Dash cams are now commonplace on UK roads.
The small video camera – attached to a car’s dashboard or windscreen – records the road ahead and the footage can often be used as evidence following an accident to prove which party was at fault.
As well as recording footage and other information like speed and location, drivers who use dash cams can also benefit from car insurance discounts of up to 20 per cent.
Now there are calls to make them a legal fixture. New research from GoCompare Car Insurance found that 25 per cent of drivers would like to see dash cams become compulsory in all cars.
And nearly a third – or 32 per cent – of motorists think the cameras should be fitted as standard in every new vehicle.
At the same time, almost half of the drivers surveyed would be happy to have a dash cam installed in their own car.
But a small minority said they wouldn’t have one amid fears they would be ‘watched’ by insurers and that it would be an invasion of privacy.
Other concerns include the potential distraction of a video camera while they are driving and that using a dash cam would be too much hassle.
Some worried road users also fear the camera would provide evidence of their bad driving.
Matt Oliver, spokesman for GoCompare Car Insurance, said: “Dashboard cameras give a driver’s eye view of the road ahead. The footage they record can be valuable to insurers, police and the courts as evidence following an accident.

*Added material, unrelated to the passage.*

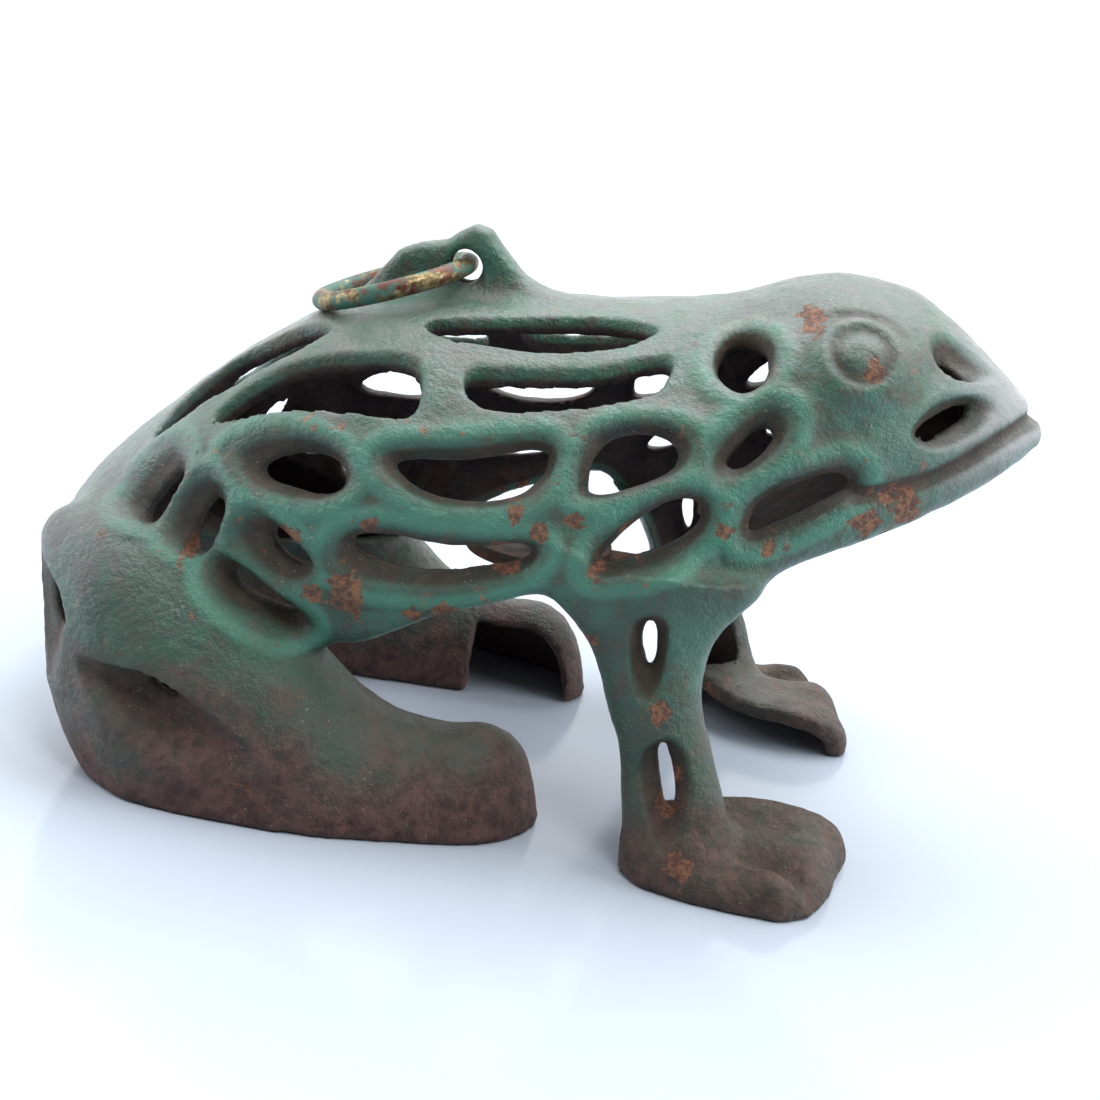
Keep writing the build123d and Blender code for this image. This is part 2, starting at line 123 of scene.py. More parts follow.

“In addition to capturing images, many cameras use GPS to record speed and location.”
He added: “Insurers are increasingly aware of the benefits of dash cams, with several offering a discount to drivers who use them.
“Unlike telematics policies, insurers don’t use dash cams to monitor overall driving performance. But footage captured, showing how a crash occurred, could be useful evidence following an accident.
“Clear evidence from a dash cam can benefit both the insurer and the policyholder by helping to speed up claims and deliver a fair outcome. For example, by making it possible to determine the ‘at fault’ driver in an accident. Camera footage may help to reduce the number of knock-for-knock settlements, whereby each insurer pays its own policyholders regardless of liability, which could help drivers protect their no-claims bonus.”
At the moment, only a small number of mainstream insurers offer discounts – of between 10 and 20 per cent – for dash cam users, including Swiftcover, RAC and Axa.
But experts believe that as the cameras become more mainstream, then more insurers would offer the savings.
Mark Moston, owner of Wheel Wizard Stoke, has welcomed the plans to make dash cams compulsory.
The 30-year-old, who lives in Newcastle, said: “I would totally agree with making them compulsory.
“Van drivers in general spend more time on the roads than car drivers do and the amount of stupidity we see on the roads on a daily basis is ridiculous.
“I pay a higher insurance premium simply because I drive a van.
“If something so simple as a dash cam could bring my payments down, I would do it in a heart beat.”